TASK INPUT

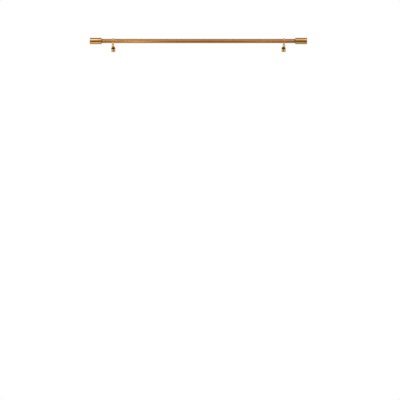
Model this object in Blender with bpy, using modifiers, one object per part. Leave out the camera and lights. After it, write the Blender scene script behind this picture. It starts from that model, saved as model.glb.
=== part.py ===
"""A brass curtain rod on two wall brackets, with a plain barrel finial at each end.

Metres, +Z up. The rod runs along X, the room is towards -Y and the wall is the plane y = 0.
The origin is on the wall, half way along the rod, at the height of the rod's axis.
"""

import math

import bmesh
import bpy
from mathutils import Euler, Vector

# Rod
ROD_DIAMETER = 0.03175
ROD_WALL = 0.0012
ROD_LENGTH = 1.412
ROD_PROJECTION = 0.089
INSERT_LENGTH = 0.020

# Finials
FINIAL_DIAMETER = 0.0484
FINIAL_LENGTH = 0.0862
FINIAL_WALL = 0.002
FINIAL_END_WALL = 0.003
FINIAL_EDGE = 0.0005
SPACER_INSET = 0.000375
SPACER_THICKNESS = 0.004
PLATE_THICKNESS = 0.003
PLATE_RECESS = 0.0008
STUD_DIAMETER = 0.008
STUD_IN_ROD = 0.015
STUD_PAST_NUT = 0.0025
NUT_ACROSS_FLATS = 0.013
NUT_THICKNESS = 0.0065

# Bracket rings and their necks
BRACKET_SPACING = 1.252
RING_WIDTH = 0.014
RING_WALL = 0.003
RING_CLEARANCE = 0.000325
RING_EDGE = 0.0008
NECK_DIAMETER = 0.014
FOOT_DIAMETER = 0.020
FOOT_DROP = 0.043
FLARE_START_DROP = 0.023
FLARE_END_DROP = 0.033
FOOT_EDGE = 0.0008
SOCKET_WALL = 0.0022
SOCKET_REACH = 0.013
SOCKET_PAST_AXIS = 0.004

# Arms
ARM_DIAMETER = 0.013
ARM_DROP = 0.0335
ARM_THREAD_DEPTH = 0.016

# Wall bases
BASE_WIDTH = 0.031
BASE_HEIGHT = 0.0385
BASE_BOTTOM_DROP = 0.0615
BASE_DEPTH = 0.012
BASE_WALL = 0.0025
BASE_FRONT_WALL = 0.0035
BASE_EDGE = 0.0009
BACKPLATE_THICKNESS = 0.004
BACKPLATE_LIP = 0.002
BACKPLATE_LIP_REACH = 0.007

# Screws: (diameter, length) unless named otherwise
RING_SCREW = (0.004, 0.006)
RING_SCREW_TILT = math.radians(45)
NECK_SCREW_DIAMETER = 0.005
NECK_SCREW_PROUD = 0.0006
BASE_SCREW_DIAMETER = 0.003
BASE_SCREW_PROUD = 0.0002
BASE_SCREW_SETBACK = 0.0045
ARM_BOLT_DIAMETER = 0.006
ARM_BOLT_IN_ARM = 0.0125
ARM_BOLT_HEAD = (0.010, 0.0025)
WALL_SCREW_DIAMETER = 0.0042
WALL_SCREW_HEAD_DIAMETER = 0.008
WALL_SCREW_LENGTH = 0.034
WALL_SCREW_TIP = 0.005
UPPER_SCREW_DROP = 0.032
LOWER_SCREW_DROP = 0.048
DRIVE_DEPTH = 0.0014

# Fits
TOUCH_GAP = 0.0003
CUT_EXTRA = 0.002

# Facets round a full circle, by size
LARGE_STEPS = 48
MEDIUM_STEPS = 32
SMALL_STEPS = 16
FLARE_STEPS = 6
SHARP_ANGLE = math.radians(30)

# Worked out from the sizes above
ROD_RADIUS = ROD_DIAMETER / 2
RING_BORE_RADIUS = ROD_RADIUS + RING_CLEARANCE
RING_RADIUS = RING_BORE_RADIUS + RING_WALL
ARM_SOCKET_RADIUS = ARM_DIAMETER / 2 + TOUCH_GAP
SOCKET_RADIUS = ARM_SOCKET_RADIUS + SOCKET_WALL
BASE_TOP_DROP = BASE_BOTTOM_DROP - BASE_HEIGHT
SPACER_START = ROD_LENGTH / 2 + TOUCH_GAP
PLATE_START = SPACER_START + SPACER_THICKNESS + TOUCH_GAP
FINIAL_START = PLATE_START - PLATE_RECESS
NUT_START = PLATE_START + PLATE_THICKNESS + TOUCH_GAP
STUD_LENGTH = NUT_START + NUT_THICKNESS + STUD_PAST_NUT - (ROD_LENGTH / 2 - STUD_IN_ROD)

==

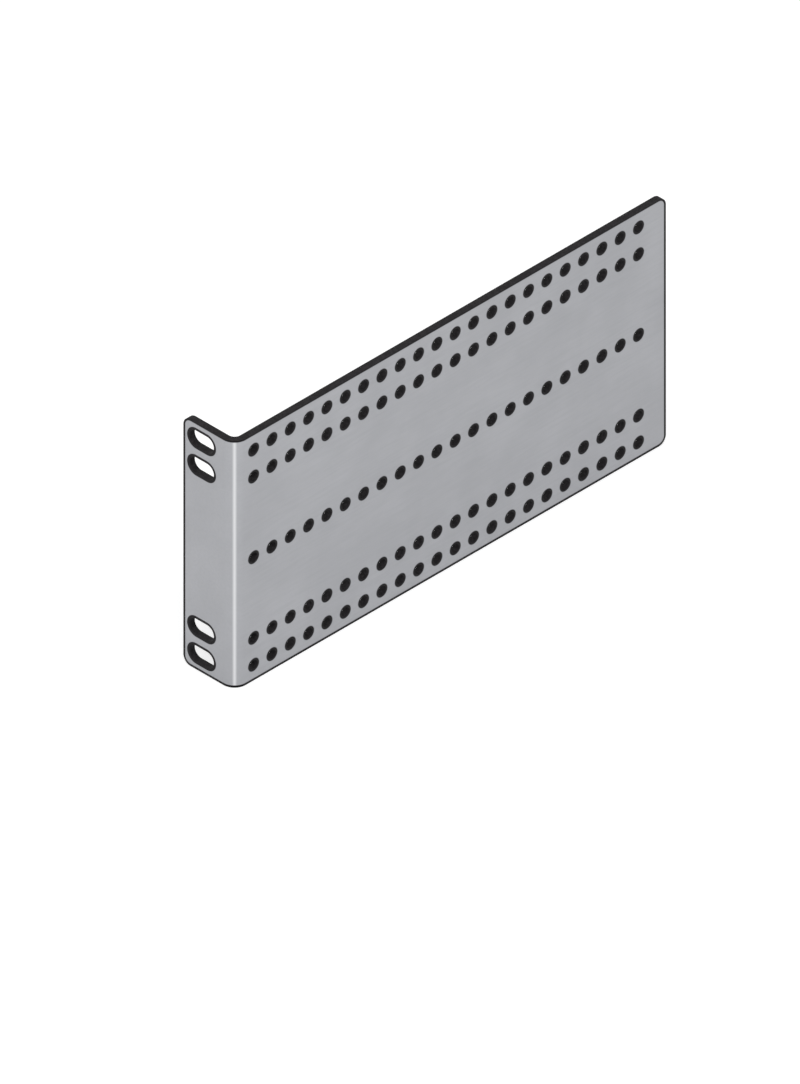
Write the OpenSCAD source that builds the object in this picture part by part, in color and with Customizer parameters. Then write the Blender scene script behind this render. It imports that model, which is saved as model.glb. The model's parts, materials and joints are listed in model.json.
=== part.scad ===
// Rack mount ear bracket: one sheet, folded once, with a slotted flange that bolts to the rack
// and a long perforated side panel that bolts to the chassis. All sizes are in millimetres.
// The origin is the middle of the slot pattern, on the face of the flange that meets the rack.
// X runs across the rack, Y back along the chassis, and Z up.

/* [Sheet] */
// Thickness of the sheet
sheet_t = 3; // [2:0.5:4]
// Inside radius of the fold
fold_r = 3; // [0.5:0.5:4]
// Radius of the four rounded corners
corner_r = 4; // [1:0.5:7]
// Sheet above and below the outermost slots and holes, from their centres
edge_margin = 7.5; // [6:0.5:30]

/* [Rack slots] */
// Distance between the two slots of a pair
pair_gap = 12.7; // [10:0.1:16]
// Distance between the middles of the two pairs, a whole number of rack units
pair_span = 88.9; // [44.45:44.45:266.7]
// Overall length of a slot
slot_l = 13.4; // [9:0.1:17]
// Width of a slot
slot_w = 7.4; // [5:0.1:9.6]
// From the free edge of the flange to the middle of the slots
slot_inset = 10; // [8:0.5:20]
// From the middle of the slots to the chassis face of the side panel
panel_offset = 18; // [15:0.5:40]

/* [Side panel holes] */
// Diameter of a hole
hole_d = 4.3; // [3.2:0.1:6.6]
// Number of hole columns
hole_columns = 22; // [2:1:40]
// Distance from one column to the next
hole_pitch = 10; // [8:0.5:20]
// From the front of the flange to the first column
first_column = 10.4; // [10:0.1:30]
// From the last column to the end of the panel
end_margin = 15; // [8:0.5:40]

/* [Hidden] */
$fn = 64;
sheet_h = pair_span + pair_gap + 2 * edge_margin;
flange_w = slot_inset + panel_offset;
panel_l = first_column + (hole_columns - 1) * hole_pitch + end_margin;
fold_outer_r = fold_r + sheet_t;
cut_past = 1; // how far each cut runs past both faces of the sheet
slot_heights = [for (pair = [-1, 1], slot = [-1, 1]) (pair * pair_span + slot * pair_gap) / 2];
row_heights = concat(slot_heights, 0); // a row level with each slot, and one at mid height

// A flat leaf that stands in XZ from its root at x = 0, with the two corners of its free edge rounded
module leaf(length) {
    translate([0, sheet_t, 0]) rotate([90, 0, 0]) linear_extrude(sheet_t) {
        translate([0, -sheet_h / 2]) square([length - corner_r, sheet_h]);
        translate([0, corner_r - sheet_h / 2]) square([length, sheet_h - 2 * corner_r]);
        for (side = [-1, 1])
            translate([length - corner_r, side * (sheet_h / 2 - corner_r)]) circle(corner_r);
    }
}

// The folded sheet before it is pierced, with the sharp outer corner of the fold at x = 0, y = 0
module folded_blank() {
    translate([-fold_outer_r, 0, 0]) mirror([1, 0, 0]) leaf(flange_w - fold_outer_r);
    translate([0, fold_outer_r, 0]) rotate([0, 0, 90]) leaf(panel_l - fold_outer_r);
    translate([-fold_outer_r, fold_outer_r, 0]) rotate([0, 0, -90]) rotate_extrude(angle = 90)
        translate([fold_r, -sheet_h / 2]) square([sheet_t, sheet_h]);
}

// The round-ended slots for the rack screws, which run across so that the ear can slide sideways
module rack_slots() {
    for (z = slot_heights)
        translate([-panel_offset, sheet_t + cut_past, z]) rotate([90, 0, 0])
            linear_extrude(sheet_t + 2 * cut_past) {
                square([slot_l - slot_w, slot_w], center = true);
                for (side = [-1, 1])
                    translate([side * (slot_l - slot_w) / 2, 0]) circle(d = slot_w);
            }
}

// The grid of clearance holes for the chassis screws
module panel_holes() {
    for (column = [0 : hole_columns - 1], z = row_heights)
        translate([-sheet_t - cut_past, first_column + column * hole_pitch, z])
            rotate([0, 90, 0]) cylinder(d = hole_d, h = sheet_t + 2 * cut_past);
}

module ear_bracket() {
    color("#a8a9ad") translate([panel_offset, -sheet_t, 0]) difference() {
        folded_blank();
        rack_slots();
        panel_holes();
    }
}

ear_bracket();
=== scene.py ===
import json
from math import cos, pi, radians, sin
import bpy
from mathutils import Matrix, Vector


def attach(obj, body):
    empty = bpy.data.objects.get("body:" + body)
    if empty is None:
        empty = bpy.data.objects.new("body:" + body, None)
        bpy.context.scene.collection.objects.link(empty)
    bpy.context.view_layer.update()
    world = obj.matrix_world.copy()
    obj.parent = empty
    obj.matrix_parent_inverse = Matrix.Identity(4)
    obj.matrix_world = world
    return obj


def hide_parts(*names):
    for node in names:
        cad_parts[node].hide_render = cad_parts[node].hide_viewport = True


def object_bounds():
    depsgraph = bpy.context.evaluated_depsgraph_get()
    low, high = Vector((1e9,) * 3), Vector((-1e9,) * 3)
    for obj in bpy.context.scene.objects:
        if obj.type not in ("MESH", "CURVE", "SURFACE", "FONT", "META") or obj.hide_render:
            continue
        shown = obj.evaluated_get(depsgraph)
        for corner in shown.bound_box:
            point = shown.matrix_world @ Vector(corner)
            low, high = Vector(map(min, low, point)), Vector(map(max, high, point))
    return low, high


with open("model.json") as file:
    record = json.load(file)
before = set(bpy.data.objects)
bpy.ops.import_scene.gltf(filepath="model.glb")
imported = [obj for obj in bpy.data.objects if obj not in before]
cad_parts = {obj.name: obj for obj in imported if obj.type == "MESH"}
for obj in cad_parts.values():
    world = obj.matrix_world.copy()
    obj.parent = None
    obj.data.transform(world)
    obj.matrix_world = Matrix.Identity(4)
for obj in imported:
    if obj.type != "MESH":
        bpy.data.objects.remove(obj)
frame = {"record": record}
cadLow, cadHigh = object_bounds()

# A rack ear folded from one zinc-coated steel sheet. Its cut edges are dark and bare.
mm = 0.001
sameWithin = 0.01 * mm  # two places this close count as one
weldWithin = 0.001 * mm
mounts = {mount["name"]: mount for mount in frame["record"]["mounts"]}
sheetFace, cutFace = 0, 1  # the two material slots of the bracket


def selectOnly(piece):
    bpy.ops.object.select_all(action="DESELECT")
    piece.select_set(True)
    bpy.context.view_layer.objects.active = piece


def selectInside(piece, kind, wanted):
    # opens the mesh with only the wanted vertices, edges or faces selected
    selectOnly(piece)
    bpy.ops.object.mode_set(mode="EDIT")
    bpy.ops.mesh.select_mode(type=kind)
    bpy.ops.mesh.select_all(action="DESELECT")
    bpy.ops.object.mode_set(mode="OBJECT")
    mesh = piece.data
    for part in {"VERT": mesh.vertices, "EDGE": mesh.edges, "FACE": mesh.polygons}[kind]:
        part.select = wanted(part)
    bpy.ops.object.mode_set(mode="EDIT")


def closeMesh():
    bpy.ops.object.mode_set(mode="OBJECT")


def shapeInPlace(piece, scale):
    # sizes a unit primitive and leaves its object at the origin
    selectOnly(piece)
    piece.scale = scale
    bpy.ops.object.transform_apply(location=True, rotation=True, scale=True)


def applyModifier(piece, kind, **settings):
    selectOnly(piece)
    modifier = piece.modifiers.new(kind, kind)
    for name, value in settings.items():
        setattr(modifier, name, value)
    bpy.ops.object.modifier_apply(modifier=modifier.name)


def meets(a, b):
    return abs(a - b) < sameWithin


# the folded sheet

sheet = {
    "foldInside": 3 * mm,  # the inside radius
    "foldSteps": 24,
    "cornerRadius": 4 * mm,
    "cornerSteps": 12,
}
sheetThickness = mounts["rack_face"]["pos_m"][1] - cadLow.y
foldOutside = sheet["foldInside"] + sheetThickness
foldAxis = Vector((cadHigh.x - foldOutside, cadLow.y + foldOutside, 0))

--

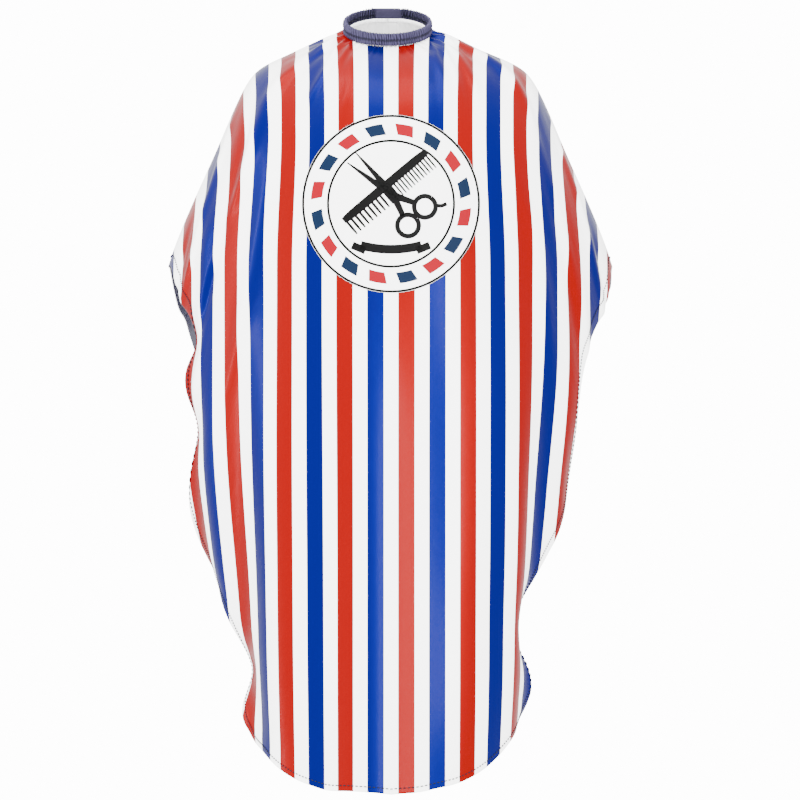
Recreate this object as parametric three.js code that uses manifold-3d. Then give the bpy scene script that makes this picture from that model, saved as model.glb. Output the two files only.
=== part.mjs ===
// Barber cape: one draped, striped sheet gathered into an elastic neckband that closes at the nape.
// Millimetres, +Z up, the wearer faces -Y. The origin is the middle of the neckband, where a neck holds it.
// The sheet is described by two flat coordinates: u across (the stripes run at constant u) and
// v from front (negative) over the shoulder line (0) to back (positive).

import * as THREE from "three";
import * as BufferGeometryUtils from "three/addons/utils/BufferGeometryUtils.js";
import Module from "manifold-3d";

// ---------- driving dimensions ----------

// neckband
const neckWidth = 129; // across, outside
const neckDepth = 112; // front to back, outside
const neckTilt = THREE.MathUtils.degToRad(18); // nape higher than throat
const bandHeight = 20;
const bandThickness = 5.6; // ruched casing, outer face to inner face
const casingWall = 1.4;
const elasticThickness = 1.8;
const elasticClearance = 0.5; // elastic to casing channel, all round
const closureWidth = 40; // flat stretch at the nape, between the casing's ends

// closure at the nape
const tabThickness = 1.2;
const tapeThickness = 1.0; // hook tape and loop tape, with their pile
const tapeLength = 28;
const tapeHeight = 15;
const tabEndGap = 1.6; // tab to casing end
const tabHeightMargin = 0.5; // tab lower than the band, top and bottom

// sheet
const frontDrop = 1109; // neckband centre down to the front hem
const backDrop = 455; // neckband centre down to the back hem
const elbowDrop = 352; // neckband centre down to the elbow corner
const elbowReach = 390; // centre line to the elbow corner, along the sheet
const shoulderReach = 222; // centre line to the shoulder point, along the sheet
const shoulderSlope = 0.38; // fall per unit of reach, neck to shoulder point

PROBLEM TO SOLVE
Write the lines again exactly, beginning at the line that has "can slide sideways" and stopping after the line that has "before = set(bpy.data.objects)"; include no other lines.

WORKED ANSWER
// The round-ended slots for the rack screws, which run across so that the ear can slide sideways
module rack_slots() {
    for (z = slot_heights)
        translate([-panel_offset, sheet_t + cut_past, z]) rotate([90, 0, 0])
            linear_extrude(sheet_t + 2 * cut_past) {
                square([slot_l - slot_w, slot_w], center = true);
                for (side = [-1, 1])
                    translate([side * (slot_l - slot_w) / 2, 0]) circle(d = slot_w);
            }
}

// The grid of clearance holes for the chassis screws
module panel_holes() {
    for (column = [0 : hole_columns - 1], z = row_heights)
        translate([-sheet_t - cut_past, first_column + column * hole_pitch, z])
            rotate([0, 90, 0]) cylinder(d = hole_d, h = sheet_t + 2 * cut_past);
}

module ear_bracket() {
    color("#a8a9ad") translate([panel_offset, -sheet_t, 0]) difference() {
        folded_blank();
        rack_slots();
        panel_holes();
    }
}

ear_bracket();
=== scene.py ===
import json
from math import cos, pi, radians, sin
import bpy
from mathutils import Matrix, Vector


def attach(obj, body):
    empty = bpy.data.objects.get("body:" + body)
    if empty is None:
        empty = bpy.data.objects.new("body:" + body, None)
        bpy.context.scene.collection.objects.link(empty)
    bpy.context.view_layer.update()
    world = obj.matrix_world.copy()
    obj.parent = empty
    obj.matrix_parent_inverse = Matrix.Identity(4)
    obj.matrix_world = world
    return obj


def hide_parts(*names):
    for node in names:
        cad_parts[node].hide_render = cad_parts[node].hide_viewport = True


def object_bounds():
    depsgraph = bpy.context.evaluated_depsgraph_get()
    low, high = Vector((1e9,) * 3), Vector((-1e9,) * 3)
    for obj in bpy.context.scene.objects:
        if obj.type not in ("MESH", "CURVE", "SURFACE", "FONT", "META") or obj.hide_render:
            continue
        shown = obj.evaluated_get(depsgraph)
        for corner in shown.bound_box:
            point = shown.matrix_world @ Vector(corner)
            low, high = Vector(map(min, low, point)), Vector(map(max, high, point))
    return low, high


with open("model.json") as file:
    record = json.load(file)
before = set(bpy.data.objects)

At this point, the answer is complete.